How are the number of successes distributed?

# Realisation of ignorance

"Pff, what an insult!", I thought. "It's obviously the Beta-Binomial distribution!", my inner Icarus cried. You can simply check that with an easy (Python) implementation:

sample_size = 2**20

N = 42
alpha = 3.14159
beta  = 2.71828

coins = np.random.beta(alpha, beta, size=N)

sample = []
for i in range(sample_size):
R = np.random.uniform(size=N)
wins = np.sum(np.where(coins>R, 1, 0))
sample.append(wins)


Now we can compare mean and variance and that should be enough for the sanity check:

>>> print(np.mean(sample), N*alpha/(alpha+beta))
22.00448989868164 22.517014882582718


Well, that error is tolerable; we're dealing here with probabilities after all. Let's move on to the variance

>>> print(np.var(sample), N*alpha*beta*(alpha+beta+N)/((alpha+beta)**2 * (alpha+beta+1)))
8.996273862416274 72.87400738804808


... EXCUSE ME?!

This can't be true. Lemme draw a histogram: # A desperate attempt

Okay. After sitting down for a while, questioning my existence, I swallow my pride and complied with what I perceived as reality. The simulated experiment kinda looked like a binomial distribution, let's do a quick check: where $$\widehat{\mu}$$ is the sample mean. That doesn't look too bad after all, maybe a $$\chi^2$$-test can formalize our visuals:

>>> cats, f_obs = zip(*[(cat, len(list(group))) for cat,group in groupby(sorted(sample))])
>>> f_exp = scipy.stats.binom.pmf(k=cats, n=N, p=np.mean(sample)/N)*sample_size
>>>
>>> scipy.stats.chisquare(f_obs=f_obs, f_exp=f_exp)
Power_divergenceResult(statistic=14303.936045316765, pvalue=0.0)

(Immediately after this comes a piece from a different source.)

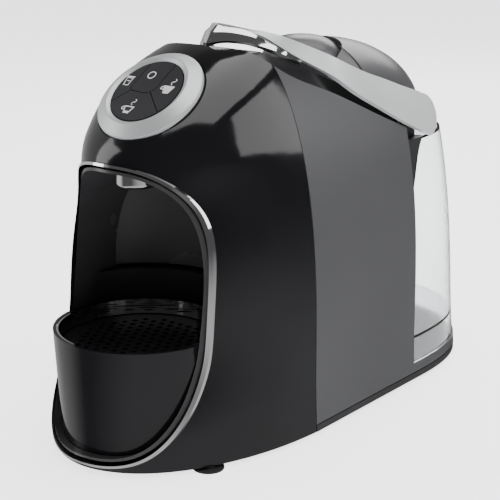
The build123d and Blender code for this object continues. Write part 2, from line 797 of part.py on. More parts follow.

*drops the mic and leaves the room in shame*

# Cry for help

At this point I gave up completely on making any further pseudo-educated guesses and started to consult the Interweb for its glorious wisdom. I stumbled upon this answer but @probabilityislogic seems to be suggesting to do exactly what I have done.

Can someone please help me to get some insights for the distribution that results from the above mentioned experiment?

• I figured so far, that the Beta-Binomial distribution is suited for "the binomial distribution in which the probability of success at each trial is fixed but randomly drawn from a beta distribution", whereas in my case the coins are drawn newly after each trial and hence results to a different distribution. Feb 22, 2019 at 10:20
• Isn't that a sum of Beta-Binomial variates? Feb 22, 2019 at 10:22
• Hm... you mean it's the sum of independent Beta-Binomial distributions, with $N=1$? That would make sense... Feb 22, 2019 at 10:27
• @Xi'an but isn’t the Beta-Binomial for $n=1$ just a Bernoulli distribution? That would mean that the sum should be binomially distributed... Feb 28, 2019 at 19:30

Your error is that you use precisely the same $$42$$ probabilities (coins) in each of the $$2^{20}$$ simulations, and so lose the element of sample variance which would come from these varying
coins = np.random.beta(alpha, beta, size=N)

inside the for loop